Besonders interessant ist, dass er mit dem Wegfallen von Ritualen eine Verrohung der Umgangsformen in Verbindung bringt. Rituale tilgen den Fokus auf die eigene Innerlichkeit und vermindern somit das Potenzial von Narzissmus, Depression und Aggression – „denn das Ich versenkt sich ins rituelle Spiel der Zeichen. Die Regelleidenschaft entinnerlicht das Ich.“

 

Dagegen bewirke der Authentizitätskult, der sich moralisierend gegen schöne Umgangsformen sträubt, ein Verschwinden der Höflichkeiten. „Die Moral schließt offenbar die Verrohung der Gesellschaft nicht aus. Man könnte sogar sagen: Je moralisierender eine Gesellschaft ist, desto unhöflicher ist sie. Gegen diese formlose Moral ist eine Ethik der schönen Formen zu verteidigen.“ Es sind diese appellativen Momente, die Hans Denken so gut machen.

 

So bemängelt er auch den Verlust eines behutsamen Umgangs mit den Dingen und Geschichten.
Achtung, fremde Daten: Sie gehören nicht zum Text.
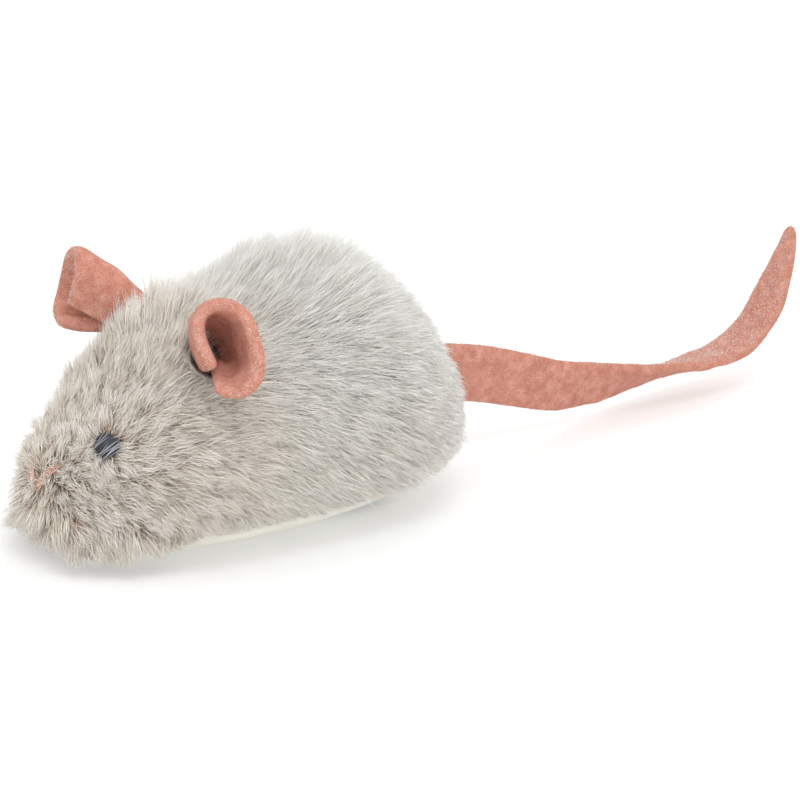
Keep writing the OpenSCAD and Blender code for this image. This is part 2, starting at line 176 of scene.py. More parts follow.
def strand_mesh(name, lines, radii, values):
    """One mesh of tapered three-sided hairs. lines is (hairs, points, 3) in millimetres, radii is (hairs,) at
    the root, and values maps a name to one number for each hair. along runs from 0 at a root to 1 at a tip.
    """
    count, rings = lines.shape[0], lines.shape[1] - 1
    t = np.linspace(0, 1, rings + 1)
    tangent = unit(np.gradient(lines, axis=1))
    guide = unit(rng.normal(size=(count, 1, 3)))
    across = unit(np.cross(tangent, guide))
    over = np.cross(tangent, across)
    width = radii[:, None] * (1 - 0.75 * t[None, :] ** 2)
    ring = []
    for turn in range(3):
        a = turn * 2 * math.pi / 3
        ring.append(lines + (across * math.cos(a) + over * math.sin(a)) * width[..., None])
    body = np.stack(ring, axis=2)[:, :rings]
    points = np.concatenate([body.reshape(count, rings * 3, 3), lines[:, -1:]], axis=1)
    per = rings * 3 + 1
    quads = [(3 * k + j, 3 * k + (j + 1) % 3, 3 * k + 3 + (j + 1) % 3, 3 * k + 3 + j)
             for k in range(rings - 1) for j in range(3)]
    tris = [(3 * rings - 3 + j, 3 * rings - 3 + (j + 1) % 3, per - 1) for j in range(3)] + [(2, 1, 0)]
    start = (np.arange(count) * per)[:, None, None]
    quads_all = (np.array(quads)[None] + start).reshape(-1, 4)
    tris_all = (np.array(tris)[None] + start).reshape(-1, 3)
    loops = np.concatenate([quads_all.ravel(), tris_all.ravel()]).astype(np.int32)
    first = np.concatenate([np.arange(len(quads_all)) * 4, quads_all.size + np.arange(len(tris_all)) * 3])
    mesh = bpy.data.meshes.new(name)
    mesh.vertices.add(count * per)
    mesh.vertices.foreach_set("co", at(points.reshape(-1, 3)).astype(np.float32).ravel())
    mesh.loops.add(len(loops))
    mesh.loops.foreach_set("vertex_index", loops)
    mesh.polygons.add(len(first))
    mesh.polygons.foreach_set("loop_start", first.astype(np.int32))
    mesh.polygons.foreach_set("use_smooth", np.ones(len(first), bool))
    mesh.update(calc_edges=True)
    along = np.concatenate([np.repeat(t[:rings], 3), [1.0]])
    fields = {"along": np.tile(along, count)}
    fields.update({key: np.repeat(v, per) for key, v in values.items()})
    for key, v in fields.items():
        mesh.attributes.new(key, "FLOAT", "POINT").data.foreach_set("value", v.astype(np.float32))
    cells = math.ceil(math.sqrt(count))
    cell = np.stack([np.arange(count) % cells, np.arange(count) // cells], axis=1)
    inside = np.stack([np.append(np.tile([0.3, 0.5, 0.7], rings), 0.5), 0.2 + 0.6 * along], axis=1)
    uv = ((cell[:, None, :] + inside[None]) / cells).reshape(-1, 2)
    mesh.uv_layers.new(name="OFBake").data.foreach_set("uv", uv[loops].astype(np.float32).ravel())
    thing = bpy.data.objects.new(name, mesh)
    bpy.context.scene.collection.objects.link(thing)
    return thing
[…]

Angesichts des ständigen Produktionsdrucks spricht Han von der Ablösung von Gegenständen und Erzählungen durch den „Dataismus“, also die reine Zählung.

 

Dem stehen Ruhe, Einfachheit, Wiederholung und Aufmerksamkeit entgegen, die meditative Wahrnehmungsverschärfung, die ein Ritual – allen voran die Teezeremonie – einfordert. Im Grunde schreibt Han ein Buch über Achtsamkeitspraxis. Wo die ständige Reizüberflutung und Erregung, die Jagd nach Kreativität und Innovation eine „Kommunikation ohne Gemeinschaft“ bewirke, brächten Rituale eine „Gemeinschaft ohne Kommunikation“ hervor, in der sich alle Mitglieder auch ohne Worte verstünden.

 

Mit Ritualen meint Han alles, was durch Symbole und Regeln ein übergeordnetes System schafft, in dem der Mensch sich zu Hause fühlt – von Glaube und Kunst über Verführung und Spiel bis hin zum Kampf. Der Drohnenkrieg als ultimativ abstrakter Tötungsvorgang entspreche dem additiven, schnelllebigen Credo des Kapitalismus, während der Kampf zu früheren Zeiten strengen Spielregeln unterlag.

 

Oder die auf Informationsgehalt oder spontane Gefühlsregungen reduzierte Sprache: Sie lasse keinen Raum mehr für Poesie und Zweideutigkeiten. „Wo der Narzissmus wütet, verschwindet das Spielerische aus der Kultur. Der Zwang der Arbeit und Leistung verschärft die Profanierung des Lebens.“

 

Eines seiner besten Beispiele für die Symbolentleerung in unserer Zeit sind Tattoos: „Sie verweisen nur noch auf die Einzigartigkeit ihres Trägers. Der Körper ist hier weder rituelle Bühne noch Projektionsfläche, sondern eine Werbefläche. Die neoliberale Hölle des Gleichen wird von tätowierten Klonen bewohnt.“ Ein klassischer Han-Satz, provokant und ultimativ, mit einer Prise Misanthropie.

 

Erstaunlich bei diesem Büchlein ist auch die Erkenntnis, wie wenig bisher gesprochen wurde über das Misstrauen gegenüber ritualisierten Interaktionsformen. Dass heute spontane Impulse als authentisch und somit als positiv besetzt gelten, wird zwar mit Sorge gesehen, sobald es um die Auswirkungen in sozialen Netzwerken geht. Doch warum das so ist und welche Verhaltensregeln heute fehlen, die bis vor Kurzem noch galten, wird nicht groß debattiert.

 

Han dagegen stellt unserem System die Diagnose einer brutalen Formfeindlichkeit aus, die Alltag, Politik und Kunst mit einem tödlichen Keim infiziert hat. „Der narzisstische Authentizitätskult macht uns blind gegenüber der symbolischen Kraft der Formen, die einen nicht unerheblichen Einfluss auf die Gefühle und Gedanken ausübt. Denkbar ist eine rituelle Wende, in der wieder der Vorrang der Formen gilt.“

 

Es ist eine Sehnsucht nach Behutsamkeit, die aus solchen Worten spricht – gegenüber dem Menschen und seiner Umgebung und gegenüber der Schönheit der Welt.